♥Sunday, July 08, 2007
5:58 pm -

i figured that i shall blog first before leaving considering that i might not blog here anymore. oh well. i was lookin into the mirror and somehow, it never occurred to me that my eyes were small before i met a girl. yes, a girl with HUGE eyes that her contacts dropped while she was walking down the streets one day. a girl that not even a small flaw from you could escape her eyes. she sees things very clearly, with her big eyes. things like me buying a new bra or, i dont know, just real small and almost negligible things. i guess most of you should have guessed who it is now.
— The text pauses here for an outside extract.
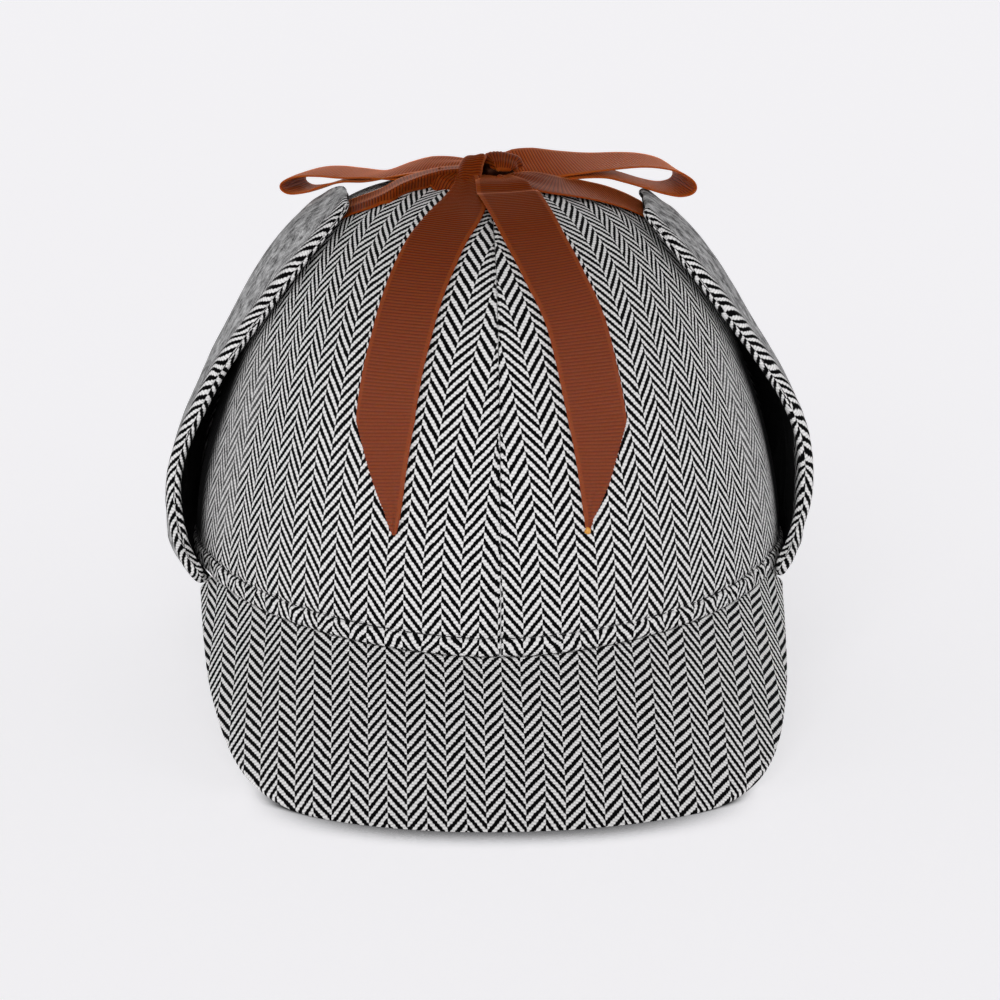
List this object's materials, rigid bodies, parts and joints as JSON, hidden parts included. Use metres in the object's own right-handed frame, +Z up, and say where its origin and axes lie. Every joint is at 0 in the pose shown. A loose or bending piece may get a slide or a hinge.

LEOW LI MIN. okay. she isn't the main point of today's post anyway. what i'm trying to say it, if i've never met limin, i probably wouldn't figure that my eyes are actually small. even in yj now, no one has told me my eyes are small. in fact, xueling told me that my eyes are big for my face. what a contradiction. haha. speaking of big eyes. i was just talking to shiwei about this girl who was insignificant in the past. but after she 'made a name for herself', she became an instant hit for criticisms. sad. she seem to be all-so-mighty, but i guess she doesn't know how much people really detest her. i guess that is the way the world works. i'm seriously puzzled by how the earth spins and how people behave. in other words, it is how life can roll on and on just like a ball rolling down the hill. it is amazing how people can just continue being friends with one another knowing how much u had hated each other or how much u are hating them. it is rather a queer mystery. i guess i have long concluded that humans are despicable, selfish, rude, and low-class beasts. we don't even deserve to exist. really. i never wanted to exist, to know about the true facts of my kind. but damn, i want to learn driving, learn how to race, learn how to sky-dive, learn how to dive and many many more. these are all materialistic wants. i dont care. i AM selfish.